Restate word for word the lines that begin the listing and end with the line holding "BODY_R = 65".

==============================

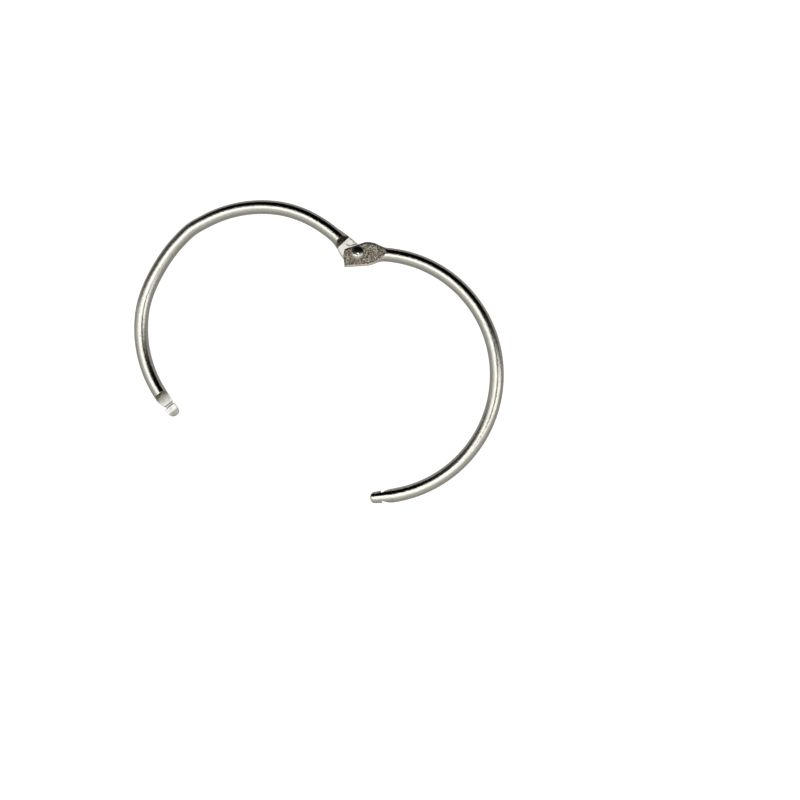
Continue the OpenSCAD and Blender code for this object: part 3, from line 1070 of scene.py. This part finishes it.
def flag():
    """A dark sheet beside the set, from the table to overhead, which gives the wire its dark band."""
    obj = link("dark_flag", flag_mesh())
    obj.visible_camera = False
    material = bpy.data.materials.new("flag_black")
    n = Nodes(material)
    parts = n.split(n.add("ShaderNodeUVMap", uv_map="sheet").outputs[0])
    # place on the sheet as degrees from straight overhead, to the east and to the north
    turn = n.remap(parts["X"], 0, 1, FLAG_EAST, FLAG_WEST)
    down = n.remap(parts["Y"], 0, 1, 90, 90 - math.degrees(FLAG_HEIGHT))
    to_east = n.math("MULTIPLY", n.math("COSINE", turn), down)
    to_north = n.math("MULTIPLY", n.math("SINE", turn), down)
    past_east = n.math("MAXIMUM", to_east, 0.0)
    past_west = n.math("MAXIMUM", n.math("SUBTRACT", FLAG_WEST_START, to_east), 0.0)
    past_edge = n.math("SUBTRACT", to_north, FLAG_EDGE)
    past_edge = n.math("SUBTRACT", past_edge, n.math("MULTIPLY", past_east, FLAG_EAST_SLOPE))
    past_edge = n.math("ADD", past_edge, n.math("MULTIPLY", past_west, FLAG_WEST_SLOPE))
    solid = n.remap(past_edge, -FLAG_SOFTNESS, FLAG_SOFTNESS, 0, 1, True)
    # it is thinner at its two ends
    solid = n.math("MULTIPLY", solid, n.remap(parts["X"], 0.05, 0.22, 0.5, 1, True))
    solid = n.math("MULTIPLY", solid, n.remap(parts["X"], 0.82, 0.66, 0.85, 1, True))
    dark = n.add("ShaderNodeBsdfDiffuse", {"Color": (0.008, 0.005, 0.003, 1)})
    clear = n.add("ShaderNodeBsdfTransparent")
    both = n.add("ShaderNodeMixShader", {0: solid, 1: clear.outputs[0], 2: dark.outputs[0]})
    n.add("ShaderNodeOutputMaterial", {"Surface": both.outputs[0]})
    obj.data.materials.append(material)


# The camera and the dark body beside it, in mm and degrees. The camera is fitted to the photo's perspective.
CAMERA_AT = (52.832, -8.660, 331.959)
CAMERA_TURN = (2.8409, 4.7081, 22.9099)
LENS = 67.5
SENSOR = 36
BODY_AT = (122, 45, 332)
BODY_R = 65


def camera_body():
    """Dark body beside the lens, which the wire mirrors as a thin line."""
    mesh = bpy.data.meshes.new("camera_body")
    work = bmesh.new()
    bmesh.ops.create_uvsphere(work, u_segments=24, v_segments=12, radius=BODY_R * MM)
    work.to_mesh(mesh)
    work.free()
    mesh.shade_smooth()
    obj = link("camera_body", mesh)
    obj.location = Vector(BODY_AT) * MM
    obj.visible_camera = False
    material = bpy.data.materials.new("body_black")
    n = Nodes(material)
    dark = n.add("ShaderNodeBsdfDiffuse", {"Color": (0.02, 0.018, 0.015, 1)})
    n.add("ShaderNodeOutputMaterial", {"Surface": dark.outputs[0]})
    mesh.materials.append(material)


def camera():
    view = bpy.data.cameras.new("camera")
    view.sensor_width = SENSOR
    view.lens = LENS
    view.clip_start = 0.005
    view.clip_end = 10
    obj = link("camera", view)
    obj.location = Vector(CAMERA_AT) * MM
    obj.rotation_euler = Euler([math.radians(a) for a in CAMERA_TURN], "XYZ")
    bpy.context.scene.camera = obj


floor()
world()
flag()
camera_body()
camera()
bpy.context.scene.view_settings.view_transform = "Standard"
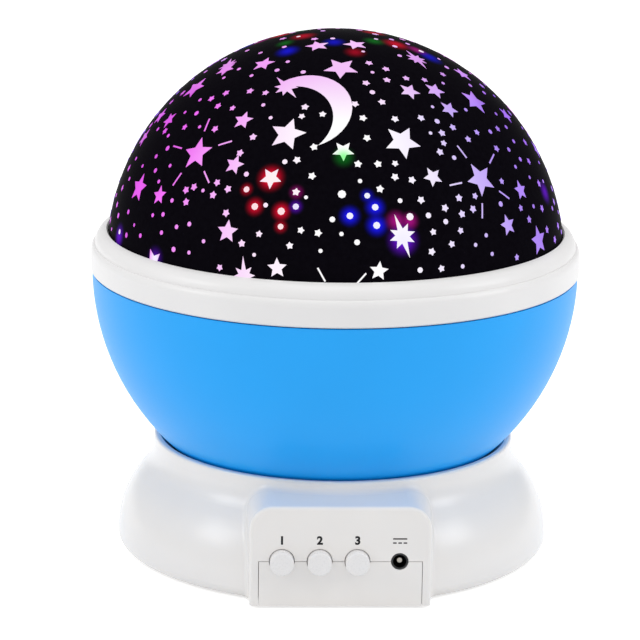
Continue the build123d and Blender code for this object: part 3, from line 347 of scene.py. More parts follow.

==============================

▸ **WORKED ANSWER**
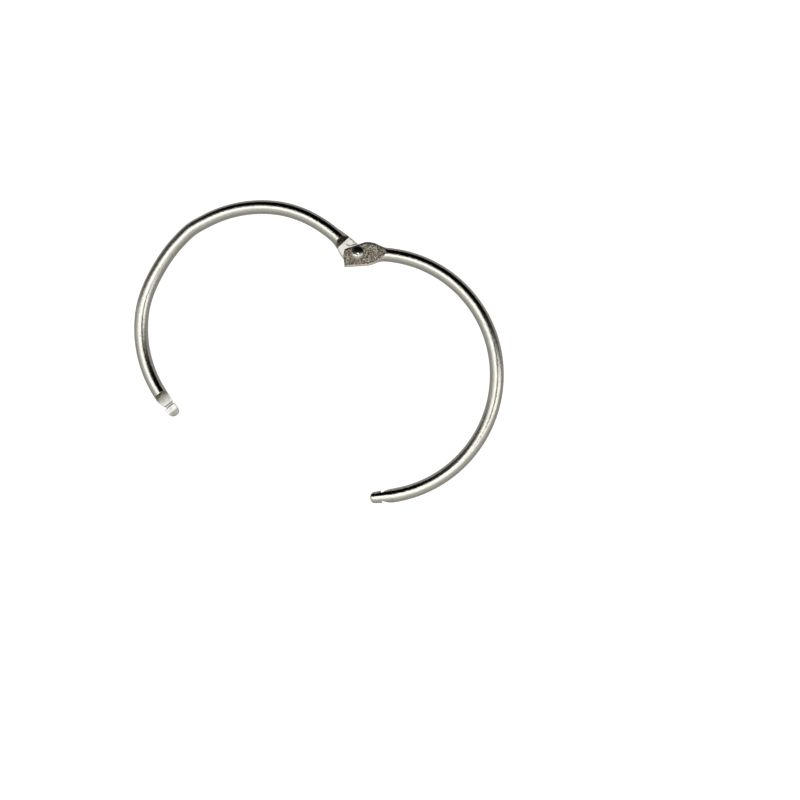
Continue the OpenSCAD and Blender code for this object: part 3, from line 1070 of scene.py. This part finishes it.
def flag():
    """A dark sheet beside the set, from the table to overhead, which gives the wire its dark band."""
    obj = link("dark_flag", flag_mesh())
    obj.visible_camera = False
    material = bpy.data.materials.new("flag_black")
    n = Nodes(material)
    parts = n.split(n.add("ShaderNodeUVMap", uv_map="sheet").outputs[0])
    # place on the sheet as degrees from straight overhead, to the east and to the north
    turn = n.remap(parts["X"], 0, 1, FLAG_EAST, FLAG_WEST)
    down = n.remap(parts["Y"], 0, 1, 90, 90 - math.degrees(FLAG_HEIGHT))
    to_east = n.math("MULTIPLY", n.math("COSINE", turn), down)
    to_north = n.math("MULTIPLY", n.math("SINE", turn), down)
    past_east = n.math("MAXIMUM", to_east, 0.0)
    past_west = n.math("MAXIMUM", n.math("SUBTRACT", FLAG_WEST_START, to_east), 0.0)
    past_edge = n.math("SUBTRACT", to_north, FLAG_EDGE)
    past_edge = n.math("SUBTRACT", past_edge, n.math("MULTIPLY", past_east, FLAG_EAST_SLOPE))
    past_edge = n.math("ADD", past_edge, n.math("MULTIPLY", past_west, FLAG_WEST_SLOPE))
    solid = n.remap(past_edge, -FLAG_SOFTNESS, FLAG_SOFTNESS, 0, 1, True)
    # it is thinner at its two ends
    solid = n.math("MULTIPLY", solid, n.remap(parts["X"], 0.05, 0.22, 0.5, 1, True))
    solid = n.math("MULTIPLY", solid, n.remap(parts["X"], 0.82, 0.66, 0.85, 1, True))
    dark = n.add("ShaderNodeBsdfDiffuse", {"Color": (0.008, 0.005, 0.003, 1)})
    clear = n.add("ShaderNodeBsdfTransparent")
    both = n.add("ShaderNodeMixShader", {0: solid, 1: clear.outputs[0], 2: dark.outputs[0]})
    n.add("ShaderNodeOutputMaterial", {"Surface": both.outputs[0]})
    obj.data.materials.append(material)


# The camera and the dark body beside it, in mm and degrees. The camera is fitted to the photo's perspective.
CAMERA_AT = (52.832, -8.660, 331.959)
CAMERA_TURN = (2.8409, 4.7081, 22.9099)
LENS = 67.5
SENSOR = 36
BODY_AT = (122, 45, 332)
BODY_R = 65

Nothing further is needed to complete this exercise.